Pour John Spong, si on veut éviter que le christianisme ne disparaisse, ou ne soit relégué au folklore, il faut absolument trouver des mots qui parlent aux contemporains, pour diffuser le message de la Bible, qui est, selon lui, encore valable et recevable.

Derrière cette première étape de la forme, Spong va plus loin, et ouvre une relecture des textes bibliques assez radicale. Il se demande par exemple, si la vision que l’on a de Dieu (un vieux type à la grande barbe blanche qui trône quelque part au delà des nuages) est réellement pertinente. En effet, alors que le judaïsme est resté fidèle à sa tradition de refus de construire des représentations de Dieu, le christianisme (qui est un spin off du judaïsme) s’est coulé dans le moule religieux de l’époque, en donnant de « Dieu le père » une image qui ressemble un peu aux dieux de l’Olympe, avec une imagerie proche, et des pratiques similaires (des rites, accomplis dans des bâtiments spécifiques, avec un clergé dédié, intermédiaire obligé avec le sacré). Une stratégie payante aux débuts du christianisme, car c’est comme cela que les populations de l’époque se représentaient les dieux et la pratique de la religion. Mais un choix théologiquement contestable, car ce n’est pas la seule lecture possible des textes fondateurs du christianisme.
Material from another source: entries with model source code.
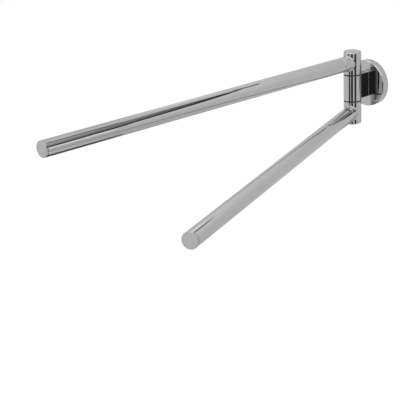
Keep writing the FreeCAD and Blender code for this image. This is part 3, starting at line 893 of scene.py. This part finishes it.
INNER_FITTINGS = (
    ("wall_plate", "zinc_plate"),
    ("rosette_screw", "screw_steel"),
    ("post_screw", "screw_steel"),
    ("hinge_pin", "pin_steel"),
    *((side + "_" + name, slot) for side in ("upper", "lower") for name, slot in (
        ("bush", "dark_acetal"),
        ("disc_spring", "spring_steel"),
        ("stud", "screw_steel"),
        ("tube_insert", "brass_insert"),
        ("cap_ring", "black_rubber"),
    )),
)


class TOWELBAR_OT_inner_fittings(bpy.types.Operator):
    """Give the inner fittings, which keep their own solids, their finishes"""

    bl_idname = "towelbar.inner_fittings"
    bl_label = "Inner fittings"

    def execute(self, context):
        for node, slot in INNER_FITTINGS:
            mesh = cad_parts[node].data
            mesh.materials.clear()
            mesh.materials.append(finish(slot))
        return {"FINISHED"}


# ---------------------------------------------------------------- studio


CAMERA_DISTANCE = 1.475189
CAMERA_AZIMUTH = math.radians(41.856)
CAMERA_RISE = math.radians(14.8492)
CAMERA_AIM_TURN = math.radians(6.7939)
CAMERA_AIM_DROP = math.radians(19.4238)
CAMERA_ROLL = math.radians(-2.4219)
SENSOR_WIDTH = 36.0
FLOOR_HALF_WIDTH = 8.0
FLOOR_GREY = 0.8
FLOOR_LIFT = 0.55
WHITE = (1, 1, 1, 1)
DARK = 0.03


def add_camera(lens):
    """The photograph's own viewpoint, placed round the middle of the column."""
    data = bpy.data.cameras.new("photo_camera")
    data.lens = lens
    data.sensor_width = SENSOR_WIDTH
    camera = bpy.data.objects.new("photo_camera", data)
    bpy.context.scene.collection.objects.link(camera)
    stand = Vector((0, -CAMERA_DISTANCE * math.cos(CAMERA_RISE),
                    CAMERA_DISTANCE * math.sin(CAMERA_RISE)))
    camera.matrix_world = (UPPER_PLACE @ Matrix.Rotation(CAMERA_AZIMUTH, 4, "Z")
                           @ Matrix.Translation(stand)
                           @ Matrix.Rotation(CAMERA_AIM_TURN, 4, "Z")
                           @ Matrix.Rotation(SQUARE - CAMERA_AIM_DROP, 4, "X")
                           @ Matrix.Rotation(CAMERA_ROLL, 4, "Z"))
    bpy.context.scene.camera = camera


def mixed(tree, choice, first, second):
    """Mix two shaders: the first where the choice is 0, the second where it is 1."""
    mix = add_node(tree, "MixShader")
    tree.links.new(choice, mix.inputs["Fac"])
    tree.links.new(first.outputs[0], mix.inputs[1])
    tree.links.new(second.outputs[0], mix.inputs[2])
    return mix


def add_world(backdrop, fill):
    """White to the camera, a soft grey sky to metal, and a plain fill to everything else."""
    world = bpy.data.worlds.new("studio_air")
    bpy.context.scene.world = world
    world.use_nodes = True
    tree, links = world.node_tree, world.node_tree.links
    tree.nodes.clear()
    path = add_node(tree, "LightPath")
    place = add_node(tree, "TexCoord")
    split = add_node(tree, "SeparateXYZ")
    links.new(place.outputs["Generated"], split.inputs["Vector"])
    sky = add_node(tree, "MapRange", {
        "From Min": 0.35, "From Max": 0.9, "To Min": backdrop, "To Max": 1.0})
    links.new(split.outputs["Z"], sky.inputs["Value"])
    metal_air = add_node(tree, "Background")
    links.new(sky.outputs["Result"], metal_air.inputs["Strength"])
    fill_air = add_node(tree, "Background", {"Color": WHITE, "Strength": fill})
    white = add_node(tree, "Background", {"Color": WHITE})
    glossy = add_node(tree, "Math", operation="MAXIMUM")
    links.new(path.outputs["Is Glossy Ray"], glossy.inputs[0])
    links.new(path.outputs["Is Transmission Ray"], glossy.inputs[1])
    unseen = mixed(tree, glossy.outputs["Value"], fill_air, metal_air)
    seen = mixed(tree, path.outputs["Is Camera Ray"], unseen, white)
    output = add_node(tree, "OutputWorld")
    links.new(seen.outputs["Shader"], output.inputs["Surface"])


def bare_material(name):
    """A material with an empty node tree and its output."""
    material = bpy.data.materials.new(name)
    material.use_nodes = True
    material.node_tree.nodes.clear()
    return material, material.node_tree, add_node(material.node_tree, "OutputMaterial")


def floor_material(backdrop):
    """Pale floor that keeps a shadow; metal sees it as bright as the air."""
    material, tree, output = bare_material("pale_floor")
    path = add_node(tree, "LightPath")
    matt = add_node(tree, "BsdfDiffuse", {"Color": (FLOOR_GREY, FLOOR_GREY, FLOOR_GREY, 1)})
    lift = add_node(tree, "Emission", {"Strength": FLOOR_LIFT})
    pale = add_node(tree, "AddShader")
    tree.links.new(matt.outputs["BSDF"], pale.inputs[0])
    tree.links.new(lift.outputs["Emission"], pale.inputs[1])
    seen = mixed(tree, path.outputs["Is Camera Ray"], matt, pale)
    glow = add_node(tree, "Emission", {"Strength": backdrop})
    mirrored = mixed(tree, path.outputs["Is Glossy Ray"], seen, glow)
    tree.links.new(mirrored.outputs["Shader"], output.inputs["Surface"])
    return material


def add_floor(depth, backdrop):
    """A wide level floor under the object."""
    bm = bmesh.new()
    bmesh.ops.create_grid(bm, x_segments=1, y_segments=1, size=FLOOR_HALF_WIDTH,
                          matrix=Matrix.Translation((0, 0, -depth)))
    floor = to_object("studio_floor", bm)
    floor.data.materials.append(floor_material(backdrop))


def glow_material(name, levels):
    """Even light, or light that changes from one (height, strength) to another."""
    (low_z, low_strength), (high_z, high_strength) = levels
    material, tree, output = bare_material(name)
    place = add_node(tree, "TexCoord")
    split = add_node(tree, "SeparateXYZ")
    tree.links.new(place.outputs["Object"], split.inputs["Vector"])
    level = add_node(tree, "MapRange", {
        "From Min": low_z, "From Max": high_z, "To Min": low_strength, "To Max": high_strength})
    tree.links.new(split.outputs["Z"], level.inputs["Value"])
    glow = add_node(tree, "Emission")
    tree.links.new(level.outputs["Result"], glow.inputs["Strength"])
    tree.links.new(glow.outputs["Emission"], output.inputs["Surface"])
    return material


def even(strength):
    """Levels of a card that is equally bright all over."""
    return (0, strength), (1, strength)


def add_card(name, bm, levels):
    """A card that only reflections see."""
    card = to_object(name, bm)
    card.data.materials.append(glow_material(name, levels))
    card.visible_camera = False
    card.visible_diffuse = False
    card.visible_shadow = False
    card.visible_transmission = False
    card.visible_volume_scatter = False


def flat_card(name, middle, half, turn, levels):
    """A flat card from its middle and its half sizes, turned from level."""
    bm = bmesh.new()
    place = Matrix.Translation(middle) @ Matrix.Diagonal((*half, 1)) @ turn
    bmesh.ops.create_grid(bm, x_segments=1, y_segments=1, size=1, matrix=place)
    add_card(name, bm, levels)


def wall_card(name, sides, heights, y, levels):
    """An upright card parallel to the wall, from side to side and from height to height."""
    flat_card(name, (sum(sides) / 2, y, sum(heights) / 2),
              ((sides[1] - sides[0]) / 2, 1, (heights[1] - heights[0]) / 2), TO_FRONT, levels)


def floor_card(name, sides, depths, z, levels):
    """A level card under the object, from side to side and from depth to depth."""
    flat_card(name, (sum(sides) / 2, sum(depths) / 2, z),
              ((sides[1] - sides[0]) / 2, (depths[1] - depths[0]) / 2, 1), Matrix(), levels)


def round_card(name, azimuths, heights, distance, levels):
    """An upright card bent round the column; azimuths run from -Y towards +X, in degrees."""
    bm = bmesh.new()
    bmesh.ops.create_grid(bm, x_segments=12, y_segments=1, size=0.5)
    for vert in bm.verts:
        turn = math.radians(azimuths[0] + (azimuths[1] - azimuths[0]) * (vert.co.x + 0.5))
        z = heights[0] + (heights[1] - heights[0]) * (vert.co.y + 0.5)
        vert.co = on_column(distance, turn, z) + Vector((0, COLUMN_Y, 0))
    add_card(name, bm, levels)


def add_cards():
    """The cards behind, under and round the object that make the chrome's bands."""
    wall_card("light_wall", (-0.42, 0.72), (-0.035, 0.255), 0.004, ((0.03, 0.66), (0.22, 0.81)))
    wall_card("low_wall", (-0.25, 0.72), (-0.46, -0.035), 0.004, ((-0.35, 0.58), (0.0, 0.68)))
    wall_card("rosette_shade", (-0.05, 0.01), (-0.07, -0.03), 0.003, even(0.35))
    wall_card("bright_strip", (0.5, 0.72), (0.06, 0.255), 0.003, ((0.0, 0.9), (0.1, 1.05)))
    wall_card("dark_gap", (0.03, 1.3), (0.24, 0.80), 0.03, ((0.30, DARK), (0.62, 0.48)))
    wall_card("dark_ledge", (0.42, 0.76), (0.218, 0.258), 0.002, even(0.05))
    wall_card("dark_tip", (-0.01, 0.045), (0.226, 0.275), 0.003, even(0.06))
    wall_card("dark_edge", (0.03, 0.18), (0.54, 0.80), 0.029, even(0.18))
    floor_card("dark_ground", (-0.8, 0.1), (-0.35, 0.36), -0.6, even(0.11))
    floor_card("grey_ground", (-0.8, 0.1), (0.361, 0.8), -0.6, even(0.45))
    round_card("left_gap", (-6.0, 13.0), (-0.9, -0.078), 0.5, even(DARK))
    round_card("middle_gap", (26.0, 50.0), (-0.9, 0.03), 1.1, even(DARK))
    round_card("right_gap", (68.0, 93.0), (-0.9, 0.03), 0.9, even(DARK))
    round_card("front_gap", (-14.0, 3.0), (0.08, 0.30), 1.0, even(0.06))
    round_card("front_softbox", (-65.0, 55.0), (0.62, 2.2), 1.3, even(1.55))
    round_card("side_softbox", (60.0, 95.0), (0.30, 0.8), 1.1, even(1.5))
    round_card("back_softbox", (-146.0, -128.0), (0.8, 1.2), 1.2, even(1.1))


def add_lamp(name, place, aim, size, power):
    """A large soft lamp that metal doesn't see."""
    data = bpy.data.lights.new(name, "AREA")
    data.shape = "SQUARE"
    data.size = size
    data.energy = power
    lamp = bpy.data.objects.new(name, data)
    bpy.context.scene.collection.objects.link(lamp)
    lamp.location = place
    lamp.rotation_euler = (Vector(aim) - Vector(place)).to_track_quat("-Z", "Y").to_euler()
    lamp.visible_glossy = False


class TOWELBAR_OT_studio(bpy.types.Operator):
    """Set up the floor, the light, the cards that the chrome mirrors and the camera"""

    bl_idname = "towelbar.studio"
    bl_label = "Studio"

    def execute(self, context):
        studio = context.scene.towel_bar_studio
        context.scene.view_settings.view_transform = "Standard"
        add_world(studio.backdrop, studio.fill)
        add_floor(studio.floor_depth, studio.backdrop)
        add_cards()
        add_lamp("soft_key", place=(-0.9, -1.4, 1.5), aim=(0, -0.2, 0), size=1.2, power=32)
        add_camera(studio.lens)
        return {"FINISHED"}


# ---------------------------------------------------------------- panel and registration


PIECE_OPERATORS = (
    TOWELBAR_OT_rosette,
    TOWELBAR_OT_post_bar,
    TOWELBAR_OT_barrel,
    TOWELBAR_OT_seam_washers,
    TOWELBAR_OT_hubs,
    TOWELBAR_OT_tubes,
    TOWELBAR_OT_end_caps,
    TOWELBAR_OT_grub_screws,
    TOWELBAR_OT_inner_fittings,
    TOWELBAR_OT_studio,
)


class TOWELBAR_PT_panel(bpy.types.Panel):
    """Lists the sizes, finishes and pieces of the towel bar"""

    bl_label = "Towel Bar"
    bl_idname = "TOWELBAR_PT_panel"
    bl_space_type = "VIEW_3D"
    bl_region_type = "UI"
    bl_category = "Towel Bar"

    def draw(self, context):
        for group in (context.scene.towel_bar_sizes, context.scene.towel_bar_finishes,
                      context.scene.towel_bar_studio):
            box = self.layout.box()
            for name in group.__annotations__:
                box.prop(group, name)
        for operator in PIECE_OPERATORS:
            self.layout.operator(operator.bl_idname)


CLASSES = (TowelBarSizes, TowelBarFinishes, TowelBarStudio, *PIECE_OPERATORS, TOWELBAR_PT_panel)


def register():
    """Register the classes and the three groups of settings."""
    for item in CLASSES:
        bpy.utils.register_class(item)
    bpy.types.Scene.towel_bar_sizes = PointerProperty(type=TowelBarSizes)
    bpy.types.Scene.towel_bar_finishes = PointerProperty(type=TowelBarFinishes)
    bpy.types.Scene.towel_bar_studio = PointerProperty(type=TowelBarStudio)


def unregister():
    """Take everything that register added away again."""
    del bpy.types.Scene.towel_bar_studio
    del bpy.types.Scene.towel_bar_finishes
    del bpy.types.Scene.towel_bar_sizes
    for item in reversed(CLASSES):
        bpy.utils.unregister_class(item)


def main():
    """Build every piece and the studio."""
    register()
    for operator in PIECE_OPERATORS:
        group, name = operator.bl_idname.split(".")
        getattr(getattr(bpy.ops, group), name)()


if __name__ == "__main__":
    main()
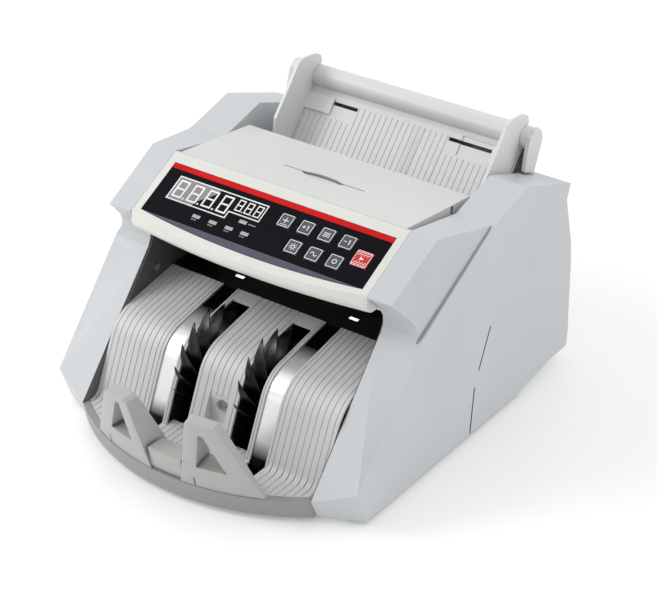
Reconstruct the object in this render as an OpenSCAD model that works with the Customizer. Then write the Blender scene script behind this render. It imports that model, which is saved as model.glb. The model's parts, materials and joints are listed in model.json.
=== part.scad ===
// Banknote counting machine: a desktop counter with a rear hopper, a sloping
// control panel and a front stacker with two impeller wheels.
// Millimetres. +X is the machine's right as seen from the front, +Y runs to
// the rear, +Z is up. The origin lies on the table under the middle of the body.

/* [Body] */
// Overall width over the two side covers
body_w = 280; // [260:1:300]
// Clear width between the two side covers
inner_w = 215; // [205:1:225]
// Wall thickness of the moulded covers
wall = 2.5; // [2:0.1:4]
// Height of the rubber feet
foot_h = 4; // [3:0.5:8]
// Radius of each rubber foot
foot_r = 9; // [6:0.5:12]
// Radius in plan of the bowed front lip
lip_r = 180; // [150:1:260]
// Height of the stacker floor above the table
deck_z = 19.4; // [16:0.1:26]

/* [Control panel] */
// Slope of the panel from the horizontal, degrees
panel_tilt = 27.92; // [15:0.01:40]
// Side of a square key cap
key_side = 11.4; // [8:0.1:14]
// Side of the start key cap
start_side = 13.6; // [10:0.1:16]
// Travel of a key
key_travel = 0.5; // [0.2:0.1:1]
// Height of a key cap above the overlay
key_proud = 0.6; // [0.6:0.1:1.5]

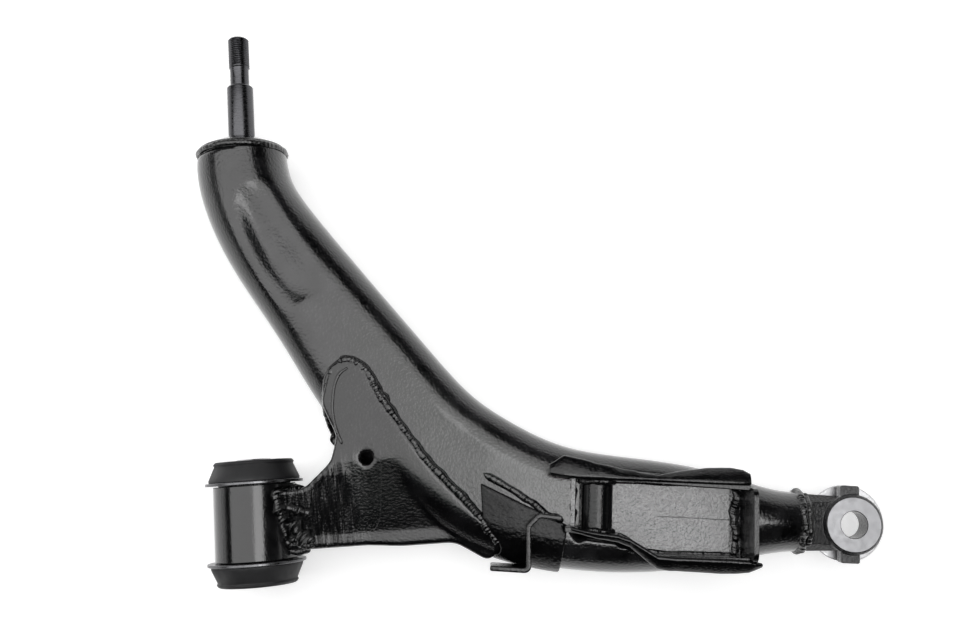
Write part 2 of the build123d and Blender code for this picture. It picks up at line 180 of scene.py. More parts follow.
# %% Lights
def soft_panel(name, place, target, size, power):
    data = bpy.data.lights.new(name, "AREA")
    data.shape = "RECTANGLE"
    data.size = size[0]
    data.size_y = size[1]
    data.energy = power
    lamp = bpy.data.objects.new(name, data)
    bpy.context.scene.collection.objects.link(lamp)
    lamp.location = place
    lamp.rotation_euler = (Vector(target) - Vector(place)).to_track_quat("-Z", "Y").to_euler()
    return lamp


def panel_power(brightness, size):
    """Watts that give a panel this brightness, where 1 is pure white."""
    return brightness * math.pi * size[0] * size[1]


CEILING = 1.5
wide = (3.4, 1.6)
near = (0.8, 0.7)
soft_panel("panel_wide", (-0.8, 0.4, CEILING), (-0.8, 0.4, 0), wide, panel_power(2.25, wide))
soft_panel("panel_near", (0.58, -0.08, CEILING - 0.05), (0.58, -0.08, 0), near, panel_power(2.6, near))
print("two panels at", CEILING, "m")

# %% [markdown]
# ## Building blocks for finishes
# Every finish is a small node tree on Object coordinates, which are the arm's own metres, so a
# grain of two millimetres is two millimetres on every piece. Image textures would need unwrapping
# and blur up close. A number that is the same all over stays on the shader's own socket.

# %% Nodes shared by the finishes
def make_material(name, color, roughness, metallic=0.0):
    material = bpy.data.materials.new(name)
    material.use_nodes = True
    shader = material.node_tree.nodes["Principled BSDF"]
    shader.inputs["Base Color"].default_value = (*color, 1)
    shader.inputs["Roughness"].default_value = roughness
    shader.inputs["Metallic"].default_value = metallic
    return material, material.node_tree, shader


def object_place(tree):
    return tree.nodes.new("ShaderNodeTexCoord").outputs["Object"]


def add_noise(tree, scale, detail=3.0, rough=0.5):
    node = tree.nodes.new("ShaderNodeTexNoise")
    node.inputs["Scale"].default_value = scale
    node.inputs["Detail"].default_value = detail
    node.inputs["Roughness"].default_value = rough
    tree.links.new(object_place(tree), node.inputs["Vector"])
    return node.outputs["Fac"]


def map_range(tree, value, low, high, to_low, to_high):
    node = tree.nodes.new("ShaderNodeMapRange")
    node.inputs["From Min"].default_value = low
    node.inputs["From Max"].default_value = high
    node.inputs["To Min"].default_value = to_low
    node.inputs["To Max"].default_value = to_high
    tree.links.new(value, node.inputs["Value"])
    return node.outputs["Result"]


def add_bump(tree, shader, height, strength, distance, below=None):
    node = tree.nodes.new("ShaderNodeBump")
    node.inputs["Strength"].default_value = strength
    node.inputs["Distance"].default_value = distance
    tree.links.new(height, node.inputs["Height"])
    if below is not None:
        tree.links.new(below, node.inputs["Normal"])
    tree.links.new(node.outputs["Normal"], shader.inputs["Normal"])
    return node.outputs["Normal"]


print("node helpers ready")

# %% [markdown]
# ## Dip coating
# The arm is dipped in black paint after welding. The coat is clear gloss over black, with orange
# peel from drying and a thin haze of dust. Peel as real bumps in the mesh would cost millions of
# faces, so two sizes of noise tilt the shading instead. Each kind of piece gets its own mix of
# peel, haze and shine. The channel floor's copy has a paler black and more grey haze: that is
# painted light, standing in for the brighter reflection on the floor.

# %% Dip coating
def dip_paint(name, color, roughness, peel, peel_size, haze=0.012, shine=0.6):
    """Black dip coating: clear gloss over black, with orange peel and thin uneven grey patches of dust; a
    paler copy with more haze paints light.
    """
    material, tree, shader = make_material(name, color, roughness)
    shader.inputs["Specular IOR Level"].default_value = shine
    shader.inputs["Coat Weight"].default_value = shine
    shader.inputs["Coat Roughness"].default_value = 0.07
    wave = add_bump(tree, shader, add_noise(tree, 60.0, 2.0), 0.3, 0.6 * MM)
    add_bump(tree, shader, add_noise(tree, 1.0 / peel_size, 2.0), peel, 0.7 * MM, wave)
    cloud = map_range(tree, add_noise(tree, 25.0), 0.35, 0.7, roughness * 0.7, roughness * 1.4)
    tree.links.new(cloud, shader.inputs["Roughness"])
    # Grey patches lifted into the black: dust, and on the floor's paler copy also painted light
    dust_and_painted_light = tree.nodes.new("ShaderNodeMix")
    dust_and_painted_light.data_type = "RGBA"
    dust_and_painted_light.inputs["A"].default_value = (*color, 1)
    dust_and_painted_light.inputs["B"].default_value = (color[0] + haze, color[1] + haze, color[2] + haze * 1.05, 1)
    patches = map_range(tree, add_noise(tree, 42.0, 8.0, 0.62), 0.42, 0.66, 0.0, 1.0)
    tree.links.new(patches, dust_and_painted_light.inputs["Factor"])
    tree.links.new(dust_and_painted_light.outputs["Result"], shader.inputs["Base Color"])
    return material


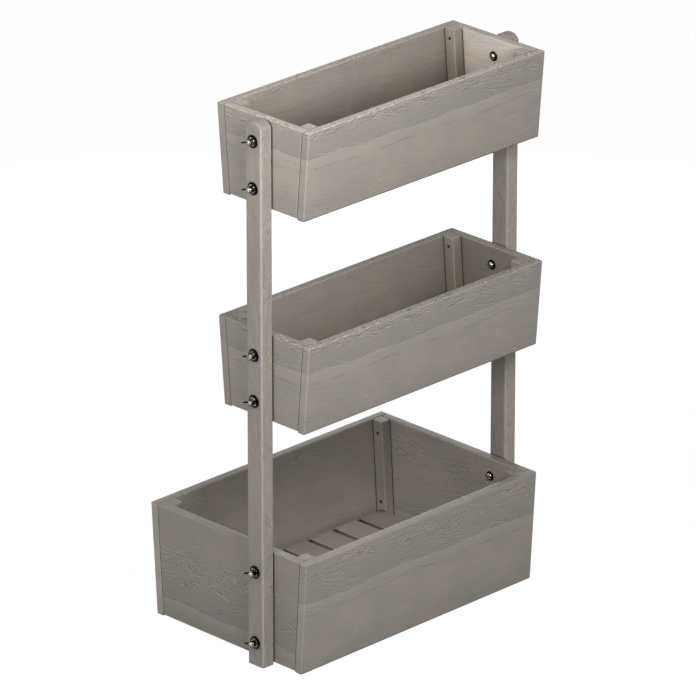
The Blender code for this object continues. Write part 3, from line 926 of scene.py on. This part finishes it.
def add_camera():
    """The camera at the photograph's angle."""
    scene = bpy.context.scene
    away = Vector((
        math.sin(VIEW_AZIMUTH) * math.cos(VIEW_ELEVATION),
        -math.cos(VIEW_AZIMUTH) * math.cos(VIEW_ELEVATION),
        math.sin(VIEW_ELEVATION)))
    camera = bpy.data.cameras.new("camera")
    camera.lens = FOCAL_LENGTH
    camera.sensor_width = SENSOR
    camera.clip_end = FAR_CLIP
    holder = bpy.data.objects.new("camera", camera)
    holder.location = VIEW_TARGET + away * VIEW_DISTANCE
    holder.rotation_euler = away.to_track_quat("Z", "Y").to_euler()
    scene.collection.objects.link(holder)
    scene.camera = holder


class PLANTER_OT_studio(bpy.types.Operator):
    """Sets the floor, the lights, the white surroundings and the camera"""
    bl_idname = "planter.studio"
    bl_label = "Studio"

    def execute(self, context):
        settings = context.scene.planter_studio
        add_floor()
        add_surroundings(settings.fill)
        for name, place, size, share in LAMPS:
            add_lamp(name, place, size, settings.key_power * share)
        add_camera()
        context.scene.view_settings.view_transform = "Standard"
        return {"FINISHED"}


class PLANTER_PT_panel(bpy.types.Panel):
    """Lists the planter's settings and the steps that dress it"""
    bl_idname = "PLANTER_PT_panel"
    bl_label = "Planter"
    bl_space_type = "VIEW_3D"
    bl_region_type = "UI"
    bl_category = "Planter"

    def draw(self, context):
        column = self.layout.column()
        for group, names in (
                (context.scene.planter_wood, ("plain", "wear_and_highlight", "drift", "bump")),
                (context.scene.planter_fasteners, ("thread_turns", "screw_radius")),
                (context.scene.planter_studio, ("key_power", "fill"))):
            for name in names:
                column.prop(group, name)
        for operator in OPERATORS:
            column.operator(operator.bl_idname)


OPERATORS = (
    PLANTER_OT_studio, PLANTER_OT_boards, PLANTER_OT_battens, PLANTER_OT_posts,
    PLANTER_OT_floors, PLANTER_OT_fasteners, PLANTER_OT_screws)
GROUPS = (PlanterWood, PlanterFasteners, PlanterStudio)
CLASSES = GROUPS + OPERATORS + (PLANTER_PT_panel,)


def register():
    for item in CLASSES:
        bpy.utils.register_class(item)
    bpy.types.Scene.planter_wood = PointerProperty(type=PlanterWood)
    bpy.types.Scene.planter_fasteners = PointerProperty(type=PlanterFasteners)
    bpy.types.Scene.planter_studio = PointerProperty(type=PlanterStudio)


def unregister():
    del bpy.types.Scene.planter_studio
    del bpy.types.Scene.planter_fasteners
    del bpy.types.Scene.planter_wood
    for item in reversed(CLASSES):
        bpy.utils.unregister_class(item)


def main():
    register()
    bpy.ops.planter.studio()
    bpy.ops.planter.boards()
    bpy.ops.planter.battens()
    bpy.ops.planter.posts()
    bpy.ops.planter.floors()
    bpy.ops.planter.fasteners()
    bpy.ops.planter.screws()


if __name__ == "__main__":
    main()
Il enchaine comme cela une relecture des dogmes chrétiens (largement partagés par les catholiques et les protestants évangéliques). Le questionnement est rafraichissant, car il décentre le regard et amène à se questionner sur des points inattendus. Les démonstrations ne sont pas toutes follement convaincantes, mais il lance ainsi un travail de déconstruction, qui permet d’essayer de retrouver ce qu’est le message originel, en enlevant les surcouches rajoutées au fil du temps. Un travail essentiel si on veut pouvoir à nouveau faire entendre ce message.